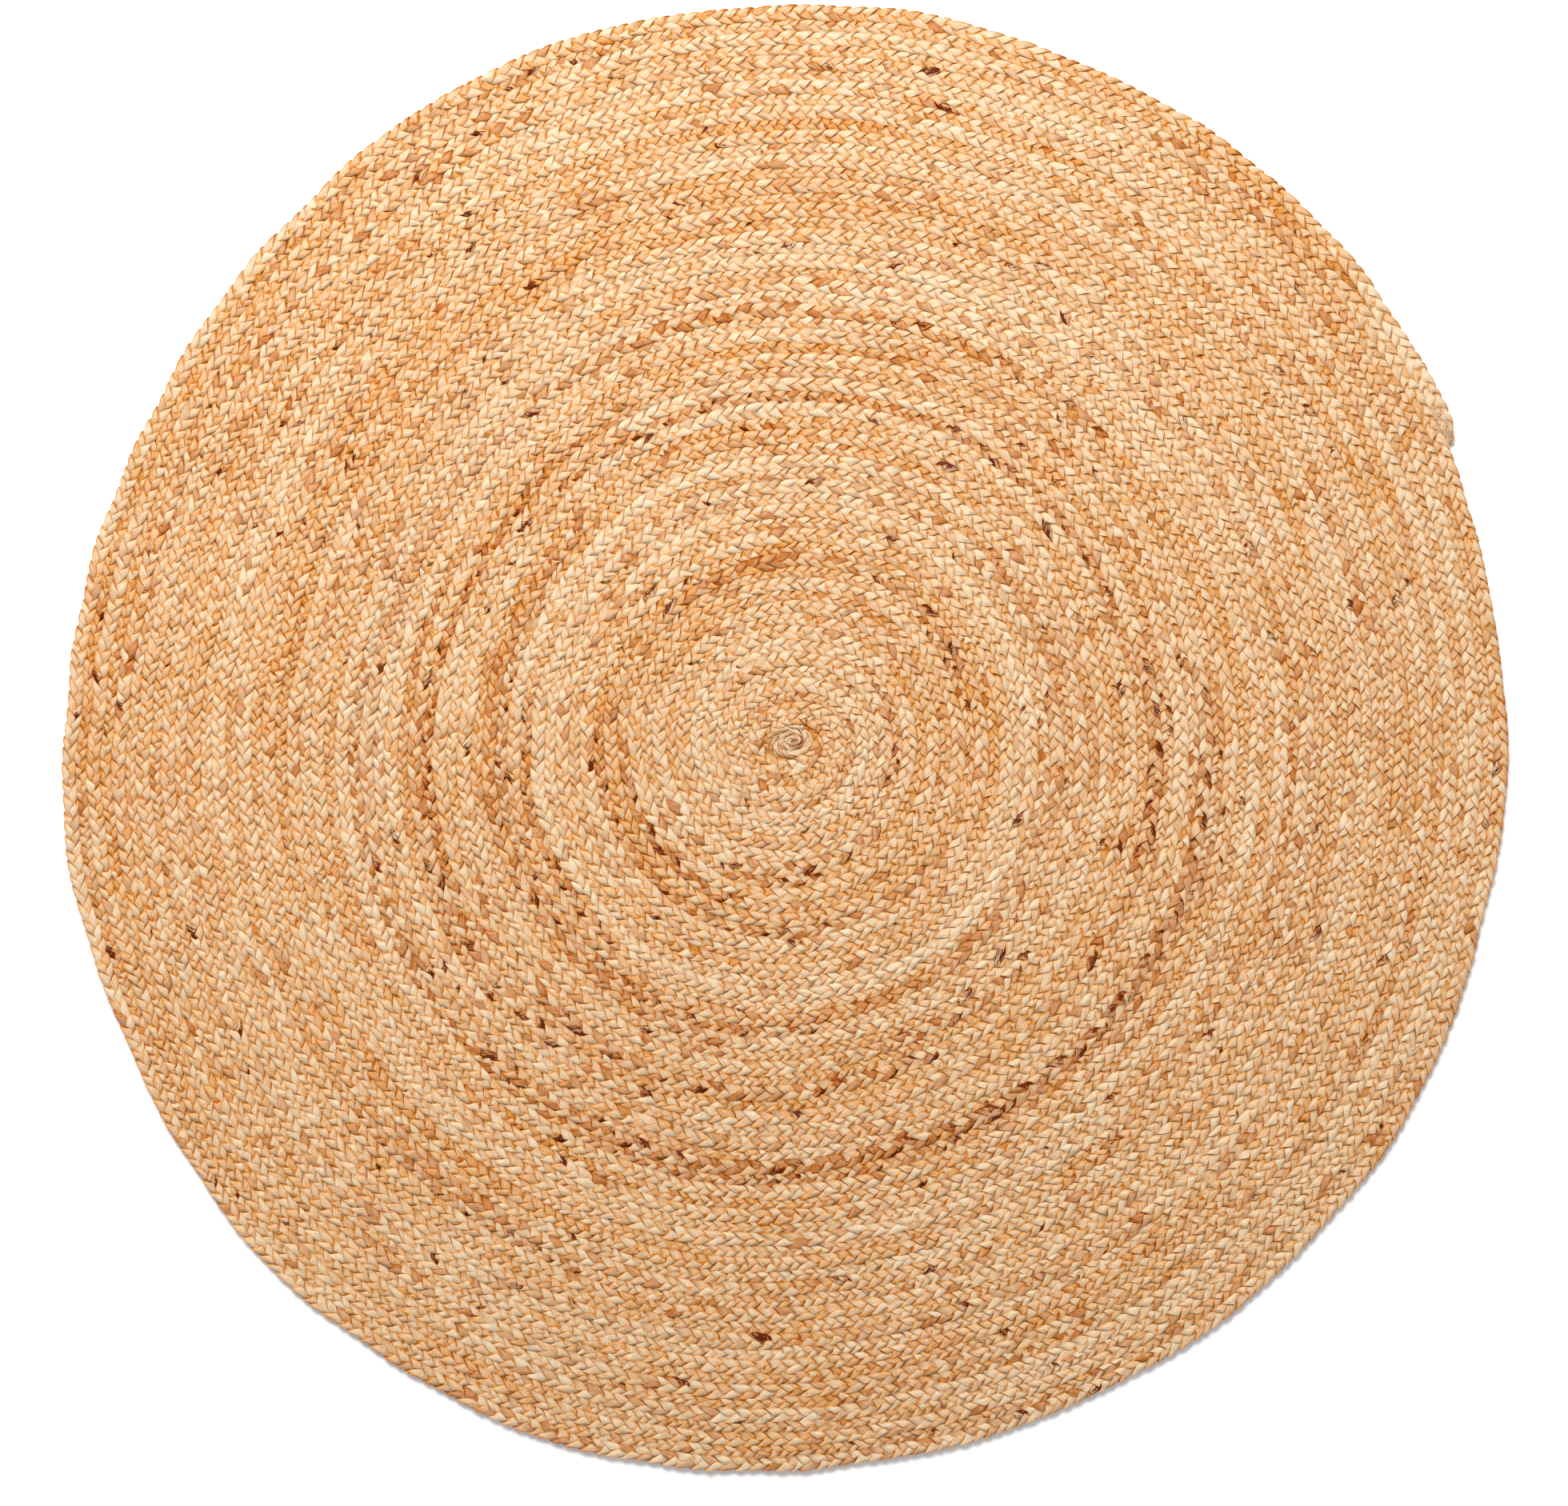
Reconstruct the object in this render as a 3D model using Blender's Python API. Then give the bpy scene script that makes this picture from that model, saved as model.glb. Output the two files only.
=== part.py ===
"""Round jute rug: a coarse and a fine plait laid side by side, wound into one coil and sewn edge to edge.

Metres, +Z up. The rug lies flat on z = 0, and the origin is under the middle of its box. Seen from above the
coil winds outwards clockwise, so a turn counted anticlockwise from the plaits' outer ends leads inwards.
"""

import math

import bmesh
import bpy

# The coil. A pair is one turn of the coarse plait with the fine plait inside it.
RUG_RADIUS = 0.7625  # of the coil's outline where the coarse plait ends
TURNS = 29  # whole pairs between the rim and the eye
COARSE_SHARE = 0.54  # of a pair's width
PAIR_WIDTH = RUG_RADIUS / (TURNS + 1)
COARSE_WIDTH = COARSE_SHARE * PAIR_WIDTH
FINE_WIDTH = PAIR_WIDTH - COARSE_WIDTH
EYE_RADIUS = 2 * PAIR_WIDTH  # holds the plaits' inner ends and nothing of the rim

# The plaits' thickness
RIDGE_HEIGHT = 0.009
GROOVE_HEIGHT = 0.0062
EYE_HEIGHT = 0.0057

# The rounded outer edge of the last coarse turn
SHOULDER_INSET, SHOULDER_HEIGHT = 0.0012, 0.0060
EDGE_HEIGHT = 0.0038
FOOT_INSET = 0.0025

# Where the plaits end, anticlockwise from +X as seen from above, in degrees
COARSE_END = 24.6
FINE_END = 36.8
FINE_TAPER = 5.8  # how far the fine plait takes to reach its full width

SPOKES = 40  # places round a turn where the coil's section is set

# How the hand-laid outline leaves the circle: waves round the rug, height in metres, a peak's angle in degrees
OUTLINE_WAVES = (
    (2, 0.0069, 61.0),
    (3, 0.0034, 103.4),
    (5, 0.0020, 34.5),
    (6, 0.0011, 5.3),
)

WELD = 0.00001
SMOOTH_BELOW = math.radians(50)
JUTE_COLOUR = (0.640, 0.385, 0.175, 1.0)  # linear
JUTE_ROUGHNESS = 0.85


def stretch(angle):
    """How much longer than the plain circle's a radius at this angle is."""
    waves = (height * math.cos(count * (angle - math.radians(peak))) for count, height, peak in OUTLINE_WAVES)
    return 1 + sum(waves) / RUG_RADIUS


def spoke_places():
    """Places in one turn from the coarse plait's end, 0 to 1, the fine plait's end and taper among them."""
    fine_end = (FINE_END - COARSE_END) / 360
    return sorted({spoke / SPOKES for spoke in range(SPOKES + 1)} | {fine_end, fine_end + FINE_TAPER / 360})


def fine_share(place):
    """The outermost fine turn's share of its full width at a place in the turn."""
    past_end = 360 * place - (FINE_END - COARSE_END)
    return min(max(past_end / FINE_TAPER, 0), 1)


def section(place):
    """(radius, height) along a spoke, from the foot of the rim over each ridge and groove to the eye."""
    outer = [RUG_RADIUS - PAIR_WIDTH * (turn + place) for turn in range(TURNS + 1)]
    last_fine = FINE_WIDTH * fine_share(place)
    outer[0] = outer[1] + last_fine + COARSE_WIDTH
    points = [
        (outer[0] - FOOT_INSET, 0),
        (outer[0], EDGE_HEIGHT),
        (outer[0] - SHOULDER_INSET, SHOULDER_HEIGHT),
    ]
    for turn in range(TURNS):
        fine = last_fine if turn == 0 else FINE_WIDTH
        coarse_inner = outer[turn] - COARSE_WIDTH
        fine_ridge = GROOVE_HEIGHT + (RIDGE_HEIGHT - GROOVE_HEIGHT) * fine / FINE_WIDTH
        points += [
            (outer[turn] - COARSE_WIDTH / 2, RIDGE_HEIGHT),
            (coarse_inner, GROOVE_HEIGHT),
            (coarse_inner - fine / 2, fine_ridge),
            (outer[turn + 1], GROOVE_HEIGHT),
        ]
    points[-1] = (outer[TURNS], GROOVE_HEIGHT + (EYE_HEIGHT - GROOVE_HEIGHT) * place)
    return points + [(0, EYE_HEIGHT)]


def wind(bm):
    """Turns a flat grid's columns into the spokes of one turn, and its rows into ridges and grooves."""
    places = spoke_places()
    sections = [section(place) for place in places]
    columns, rows = len(places) - 1, len(sections[0]) - 1
    bmesh.ops.create_grid(bm, x_segments=columns, y_segments=rows, size=1)
    for vert in bm.verts:
        column = round((vert.co.x + 1) / 2 * columns)
        row = round((vert.co.y + 1) / 2 * rows)
        angle = math.radians(COARSE_END) + math.tau * places[column]
        radius, height = sections[column][row]
        radius *= stretch(angle)
        vert.co = (radius * math.cos(angle), radius * math.sin(angle), height)
    # The turn's last spoke meets the first one, where each pair has moved in by one.
    bmesh.ops.remove_doubles(bm, verts=bm.verts, dist=WELD)


def close(bm):
    """Fills the eye, the blunt ends of the plaits and the flat underside."""
    open_edges = [edge for edge in bm.edges if edge.is_boundary]
    foot = [edge for edge in open_edges if all(vert.co.z < WELD for vert in edge.verts)]
    eye = [edge for edge in open_edges if all(vert.co.xy.length < EYE_RADIUS for vert in edge.verts)]
    ends = [edge for edge in open_edges if edge not in foot and edge not in eye]
    corners = [vert for edge in ends for vert in edge.verts if vert.co.z < WELD]
    across = bm.edges.new(corners)
    for loop in (eye, ends + [across], foot + [across]):
        bmesh.ops.edgeloop_fill(bm, edges=loop)


def centre(bm):
    """Moves the rug so that the origin is under the middle of its box."""
    across = [vert.co.x for vert in bm.verts]
    along = [vert.co.y for vert in bm.verts]
    middle = (max(across) + min(across)) / 2, (max(along) + min(along)) / 2
    bmesh.ops.translate(bm, vec=(-middle[0], -middle[1], 0), verts=bm.verts)


def jute():
    material = bpy.data.materials.new("plaited_jute")
    material.use_nodes = True
    shader = material.node_tree.nodes["Principled BSDF"]
    shader.inputs["Base Color"].default_value = JUTE_COLOUR
    shader.inputs["Roughness"].default_value = JUTE_ROUGHNESS
    shader.inputs["Metallic"].default_value = 0
    return material


def make_rug(collection):
    bm = bmesh.new()
    wind(bm)
    close(bm)
    bmesh.ops.triangulate(bm, faces=bm.faces)
    bmesh.ops.recalc_face_normals(bm, faces=bm.faces)
    centre(bm)
    mesh = bpy.data.meshes.new("rug")
    bm.to_mesh(mesh)
    bm.free()
    mesh.shade_smooth()
    mesh.set_sharp_from_angle(angle=SMOOTH_BELOW)
    mesh.materials.append(jute())
    rug = bpy.data.objects.new("rug", mesh)
    collection.objects.link(rug)


def main():
    for old in list(bpy.data.objects):
        bpy.data.objects.remove(old)
    collection = bpy.data.collections.new("round_jute_rug")
    bpy.context.scene.collection.children.link(collection)
    make_rug(collection)


main()
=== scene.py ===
"""Looks of a round jute rug: a coarse and a fine three-strand plait, wound into one coil and sewn.

Metres, +Z up, and seen from above +X is right and +Y is up the picture. The coil winds outwards clockwise,
so a place on it is told by turns counted anticlockwise, and so inwards, from the coarse plait's outer end,
and by its radius from the coil's middle. A plait's top shows one lobe for each time a strand crosses to the
middle, inner and outer side in turn, and lobe number n is strand n modulo 3.
"""

import math

import bmesh
import bpy
import numpy as np
from bpy.props import FloatProperty, FloatVectorProperty, IntProperty, PointerProperty
from bpy.types import Operator, Panel, PropertyGroup
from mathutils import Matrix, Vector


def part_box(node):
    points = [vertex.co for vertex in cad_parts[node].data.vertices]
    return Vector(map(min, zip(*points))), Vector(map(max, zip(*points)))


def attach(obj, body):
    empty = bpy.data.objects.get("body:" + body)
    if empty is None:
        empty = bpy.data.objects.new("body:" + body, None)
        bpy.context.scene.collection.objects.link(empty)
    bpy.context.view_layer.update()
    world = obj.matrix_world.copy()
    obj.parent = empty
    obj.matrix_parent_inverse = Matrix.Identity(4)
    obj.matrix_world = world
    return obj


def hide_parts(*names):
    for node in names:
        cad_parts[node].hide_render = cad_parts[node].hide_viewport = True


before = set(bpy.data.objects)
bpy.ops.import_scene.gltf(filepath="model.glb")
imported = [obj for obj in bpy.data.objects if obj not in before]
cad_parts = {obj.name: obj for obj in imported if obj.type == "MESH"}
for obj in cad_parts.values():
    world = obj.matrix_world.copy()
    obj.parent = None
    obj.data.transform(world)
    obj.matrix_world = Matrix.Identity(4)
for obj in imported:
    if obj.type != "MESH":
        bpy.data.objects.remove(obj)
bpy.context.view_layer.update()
rug_low, rug_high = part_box("rug")

bl_info = {
    "name": "Round jute rug",
    "version": (1, 0, 0),
    "blender": (4, 5, 0),
    "location": "View3D > Sidebar > Jute rug",
    "description": "Winds a rug from a coarse and a fine jute plait and sets it on a plain stage",
    "category": "Add Mesh",
}

# In degrees: where the plaits end outside, anticlockwise from +X, and how far the fine one takes to widen
COARSE_END, FINE_END, FINE_TAPER = 24.6, 36.8, 5.8

# How the hand-laid outline leaves the circle: waves round the rug, height, a peak's angle in degrees
OUTLINE_WAVES = (
    (2, 0.0069, 61.0),
    (3, 0.0034, 103.4),
    (5, 0.0020, 34.5),
    (6, 0.0011, 5.3),
)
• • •
Exercise directions:
Output the section opening with the line that has "material.use_nodes = True" and closing with the line that has "obj.matrix_parent_inverse = Matrix.Identity(4)". Keep both end lines and leave out the rest.

Response to this exercise:
    material.use_nodes = True
    shader = material.node_tree.nodes["Principled BSDF"]
    shader.inputs["Base Color"].default_value = JUTE_COLOUR
    shader.inputs["Roughness"].default_value = JUTE_ROUGHNESS
    shader.inputs["Metallic"].default_value = 0
    return material


def make_rug(collection):
    bm = bmesh.new()
    wind(bm)
    close(bm)
    bmesh.ops.triangulate(bm, faces=bm.faces)
    bmesh.ops.recalc_face_normals(bm, faces=bm.faces)
    centre(bm)
    mesh = bpy.data.meshes.new("rug")
    bm.to_mesh(mesh)
    bm.free()
    mesh.shade_smooth()
    mesh.set_sharp_from_angle(angle=SMOOTH_BELOW)
    mesh.materials.append(jute())
    rug = bpy.data.objects.new("rug", mesh)
    collection.objects.link(rug)


def main():
    for old in list(bpy.data.objects):
        bpy.data.objects.remove(old)
    collection = bpy.data.collections.new("round_jute_rug")
    bpy.context.scene.collection.children.link(collection)
    make_rug(collection)


main()
=== scene.py ===
"""Looks of a round jute rug: a coarse and a fine three-strand plait, wound into one coil and sewn.

Metres, +Z up, and seen from above +X is right and +Y is up the picture. The coil winds outwards clockwise,
so a place on it is told by turns counted anticlockwise, and so inwards, from the coarse plait's outer end,
and by its radius from the coil's middle. A plait's top shows one lobe for each time a strand crosses to the
middle, inner and outer side in turn, and lobe number n is strand n modulo 3.
"""

import math

import bmesh
import bpy
import numpy as np
from bpy.props import FloatProperty, FloatVectorProperty, IntProperty, PointerProperty
from bpy.types import Operator, Panel, PropertyGroup
from mathutils import Matrix, Vector


def part_box(node):
    points = [vertex.co for vertex in cad_parts[node].data.vertices]
    return Vector(map(min, zip(*points))), Vector(map(max, zip(*points)))


def attach(obj, body):
    empty = bpy.data.objects.get("body:" + body)
    if empty is None:
        empty = bpy.data.objects.new("body:" + body, None)
        bpy.context.scene.collection.objects.link(empty)
    bpy.context.view_layer.update()
    world = obj.matrix_world.copy()
    obj.parent = empty
    obj.matrix_parent_inverse = Matrix.Identity(4)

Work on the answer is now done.